Search code examples
rubyuuidguidifc

How can I convert a UUID to a string using a custom character set in Ruby?


I want to create a valid IFC GUID (IfcGloballyUniqueId) according to the specification here: http://www.buildingsmart-tech.org/ifc/IFC2x3/TC1/html/ifcutilityresource/lexical/ifcgloballyuniqueid.htm

It's basically a UUID or GUID (128 bit) mapped to a set of 22 characters to limit storage space in a text file.

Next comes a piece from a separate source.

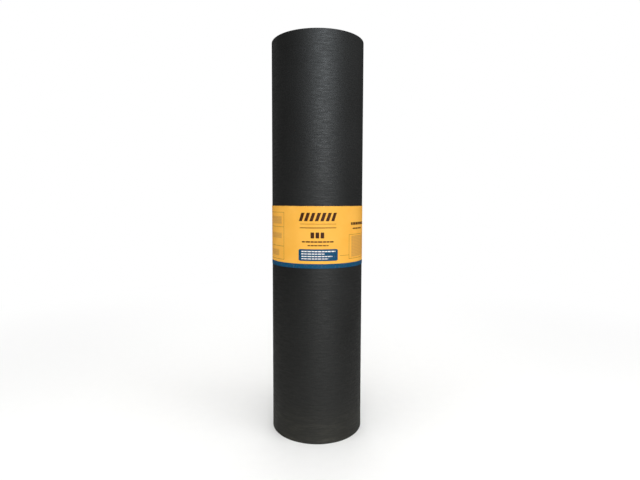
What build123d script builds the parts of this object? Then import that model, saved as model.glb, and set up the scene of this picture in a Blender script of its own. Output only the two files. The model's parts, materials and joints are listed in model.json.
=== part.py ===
from build123d import *
from math import cos, floor, pi, radians, sin
import os

# A roll of asphalt roofing felt, standing on one end, with a paper label glued round its middle.
# Lengths are in millimetres and angles in degrees, counted anticlockwise from +X seen from above.
# The origin is the centre of the lower end, +Z runs up the roll, and the label's front faces -Y.

# The felt, as it is sold: a yard wide, and long enough to cover two roofing squares
sheet_width = 914.4
sheet_length = 21945.6
roll_diameter = 215.9
bore_diameter = 76.2

# The sheet's two cut ends run the whole height of the roll, and each leaves a step one turn deep
outer_end_angle = 160.0
outer_blend_angle = 65.0
inner_end_angle = 210.0
inner_blend_angle = 70.0

# The gap between the turns, cut into both ends of the roll as one spiral line
turns_per_line = 4
line_width = 0.5
line_depth = 0.8

# The label, one strip of paper wrapped right round the roll and glued to itself
label_height = 137.0
label_above_middle = 11.3
label_paper = 0.2
label_slack = 0.1
label_seam_angle = 55.0
label_overlap = 30.0

# Worked out from the sizes above
roll_radius = roll_diameter / 2
bore_radius = bore_diameter / 2
turn_pitch = pi * (roll_radius**2 - bore_radius**2) / sheet_length
line_pitch = turns_per_line * turn_pitch
label_bottom = (sheet_width - label_height) / 2 + label_above_middle

center = (0, 0)


# A point of the plan, from its distance to the roll's axis and its angle
def polar(radius, angle):
    return (radius * cos(radians(angle)), radius * sin(radians(angle)))


# A turn of the sheet with the step of its cut end, as three edges of the plan. It runs at the full
# radius for most of the way, and over the blend angle it eases to the far side of the step, which
# stands at end_angle.
def turn_with_step(radius, step, end_angle, blend_angle):
    way = 1 if blend_angle > 0 else -1
    blend_start = polar(radius, end_angle + blend_angle)
    step_foot = polar(radius + step, end_angle)
    step_top = polar(radius, end_angle)
    along = polar(way, end_angle + blend_angle - 90)
    round_part = CenterArc(center, radius, end_angle + blend_angle, way * 360 - blend_angle)
    cut_end = Line(step_top, step_foot)
    blend = TangentArc(blend_start, step_foot, tangent=along)
    return round_part, cut_end, blend


def outer_turn():
    return turn_with_step(roll_radius, -turn_pitch, outer_end_angle, -outer_blend_angle)


def inner_turn():
    return turn_with_step(bore_radius, turn_pitch, inner_end_angle, inner_blend_angle)


# A spiral from semicircles that swing about two centres half a pitch apart, so that each full turn
# comes out one pitch further in. The turns run anticlockwise, from the sheet's outer end inwards.
def spiral(start_radius, pitch, half_turns):
    arcs = []
    for half in range(half_turns):
        swing_center = center if half % 2 == 0 else (-pitch / 2, 0)
        swing_radius = start_radius - half * pitch / 2
        arcs.append(CenterArc(swing_center, swing_radius, 180 * (half % 2), 180))
    return arcs


# The plan of the line that shows between the turns. It opens in the step of the outer end, just
# under the outermost turn, and stops inside the last turn before the bore.
def turn_line_face():
    outer_start = roll_radius - turn_pitch + line_width / 2
    inner_start = outer_start - line_width
    half_turns = floor(2 * (inner_start - bore_radius - 2 * turn_pitch) / line_pitch)
    outer_wall = spiral(outer_start, line_pitch, half_turns)
    inner_wall = spiral(inner_start, line_pitch, half_turns)
    mouth = Line(outer_wall[0] @ 0, inner_wall[0] @ 0)
    stop = Line(outer_wall[-1] @ 1, inner_wall[-1] @ 1)
    return Rot(0, 0, outer_end_angle) * make_face([*outer_wall, stop, *inner_wall, mouth])


# The wound felt: one solid with its bore, both cut ends of the sheet and the turns on its ends
def felt_roll():
    body = extrude(make_face(outer_turn()) - make_face(inner_turn()), sheet_width)
    line = extrude(turn_line_face(), line_depth)
    return body - line - Pos(0, 0, sheet_width - line_depth) * line


# The paper band, tight round the felt. It bridges the step of the outer end in a straight line, and
# its own end is glued over its start.
def label_band():
    round_part, cut_end, blend = outer_turn()
    bridge = ConstrainedLines(blend, cut_end @ 0).edges().sort_by_distance(blend @ 0)[0]
    backed = TangentArc(blend @ 0, bridge @ 0, tangent=blend % 0)
    tight = make_face([round_part, bridge, backed])
    inner_side = offset(tight, label_slack, kind=Kind.INTERSECTION)
    paper_side = offset(inner_side, label_paper, kind=Kind.INTERSECTION)
    overlap_side = offset(paper_side, label_paper, kind=Kind.INTERSECTION)
    overlap_angle = label_overlap / pi * 180 / roll_radius
    reach = 2 * roll_radius
    overlap_sector = make_face(
        Polyline(
            center,
            polar(reach, label_seam_angle - overlap_angle / 2),
            polar(reach, label_seam_angle + overlap_angle / 2),
            close=True,
        )
    )
    strip = paper_side - inner_side + ((overlap_side - inner_side) & overlap_sector)
    return Pos(0, 0, label_bottom) * extrude(strip, label_height)


os.makedirs("parts", exist_ok=True)
export_step(felt_roll(), "parts/felt_roll.step")
export_step(label_band(), "parts/label_band.step")
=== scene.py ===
import json
import math

import bpy
import numpy as np
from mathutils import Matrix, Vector


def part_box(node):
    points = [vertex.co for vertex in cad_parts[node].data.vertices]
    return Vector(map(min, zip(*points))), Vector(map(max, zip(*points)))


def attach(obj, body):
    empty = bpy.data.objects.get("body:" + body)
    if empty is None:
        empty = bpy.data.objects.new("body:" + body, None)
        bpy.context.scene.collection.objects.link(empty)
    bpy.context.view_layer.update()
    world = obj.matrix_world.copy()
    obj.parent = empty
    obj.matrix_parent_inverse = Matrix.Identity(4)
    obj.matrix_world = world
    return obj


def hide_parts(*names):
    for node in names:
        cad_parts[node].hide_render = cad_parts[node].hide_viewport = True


# A roll of roofing felt standing on its end, with a paper label glued round its middle.
# Lengths are in metres. The felt is a real wound sheet and the label a real strip of paper:
# Geometry Nodes sweep both along their own winding.

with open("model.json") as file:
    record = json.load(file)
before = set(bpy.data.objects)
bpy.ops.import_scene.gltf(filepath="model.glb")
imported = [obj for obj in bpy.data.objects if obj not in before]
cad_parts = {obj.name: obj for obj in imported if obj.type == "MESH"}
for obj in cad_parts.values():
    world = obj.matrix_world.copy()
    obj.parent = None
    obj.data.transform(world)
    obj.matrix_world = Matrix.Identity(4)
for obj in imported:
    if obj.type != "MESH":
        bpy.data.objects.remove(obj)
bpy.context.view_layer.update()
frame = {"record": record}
rollLow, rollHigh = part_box("felt_roll")
labelLow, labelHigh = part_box("label_band")
boreMount = next(mount for mount in frame["record"]["mounts"] if mount["name"] == "bore")
fullTurn = 2 * math.pi
frontAngle = 1.5 * math.pi  # the side that faces the camera
print("frame loaded")


# Node helpers

class Wire:
    # One output of a node. Sums and products of wires add the Math nodes they need.
    def __init__(self, nodes, socket):
        self.nodes = nodes
        self.socket = socket

    def output(self, name):
        return Wire(self.nodes, self.socket.node.outputs[name])

    def __add__(self, other):
        return self.nodes.math("ADD", self, other)

    def __radd__(self, other):
        return self.nodes.math("ADD", other, self)

    def __sub__(self, other):
        return self.nodes.math("SUBTRACT", self, other)

    def __rsub__(self, other):
        return self.nodes.math("SUBTRACT", other, self)

    def __mul__(self, other):
        return self.nodes.math("MULTIPLY", self, other)

    def __rmul__(self, other):
        return self.nodes.math("MULTIPLY", other, self)

    def __truediv__(self, other):
        return self.nodes.math("DIVIDE", self, other)

    def __rtruediv__(self, other):
        return self.nodes.math("DIVIDE", other, self)

    def __pow__(self, other):
        return self.nodes.math("POWER", self, other)

    def atLeast(self, other):
        return self.nodes.math("MAXIMUM", self, other)

    def atMost(self, other):
        return self.nodes.math("MINIMUM", self, other)

    def above(self, limit):
        return self.nodes.math("GREATER_THAN", self, limit)

    def below(self, limit):
        return self.nodes.math("LESS_THAN", self, limit)

    def between(self, low, high):
        return self.above(low) * self.below(high)

    def whole(self):
        return self.nodes.math("FLOOR", self)

    def part(self):
        return self.nodes.math("FRACT", self)

    def size(self):
        return self.nodes.math("ABSOLUTE", self)

    def cosine(self):
        return self.nodes.math("COSINE", self)

    def sine(self):
        return self.nodes.math("SINE", self)

    def clamped(self):
        return self.atLeast(0).atMost(1)

    def eased(self, low, high):
        # 0 at low and 1 at high, with a soft start and end
        share = ((self - low) / (high - low)).clamped()
        return share * share * (3 - 2 * share)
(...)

I currently have this workaround, but it's merely an approximation:

guid = '';22.times{|i|guid<<'0123456789ABCDEFGHIJKLMNOPQRSTUVWXYZabcdefghijklmnopqrstuvwxyz_$'[rand(64)]}

It seems best to use ruby SecureRandom to generate a 128 bit UUID, like in this example (https://ruby-doc.org/stdlib-2.3.0/libdoc/securerandom/rdoc/SecureRandom.html):

SecureRandom.uuid #=> "2d931510-d99f-494a-8c67-87feb05e1594"

This UUID needs to be mapped to a string with a length of 22 characters according to this format:

           1         2         3         4         5         6 
 0123456789012345678901234567890123456789012345678901234567890123
"0123456789ABCDEFGHIJKLMNOPQRSTUVWXYZabcdefghijklmnopqrstuvwxyz_$";

I don't understand this exactly. Should the 32-character long hex-number be converted to a 128-character long binary number, then devided in 22 sets of 6 bits(except for one that gets the remaining 2 bits?) for which each can be converted to a decimal number from 0 to 64? Which then in turn can be replaced by the corresponding character from the conversion table?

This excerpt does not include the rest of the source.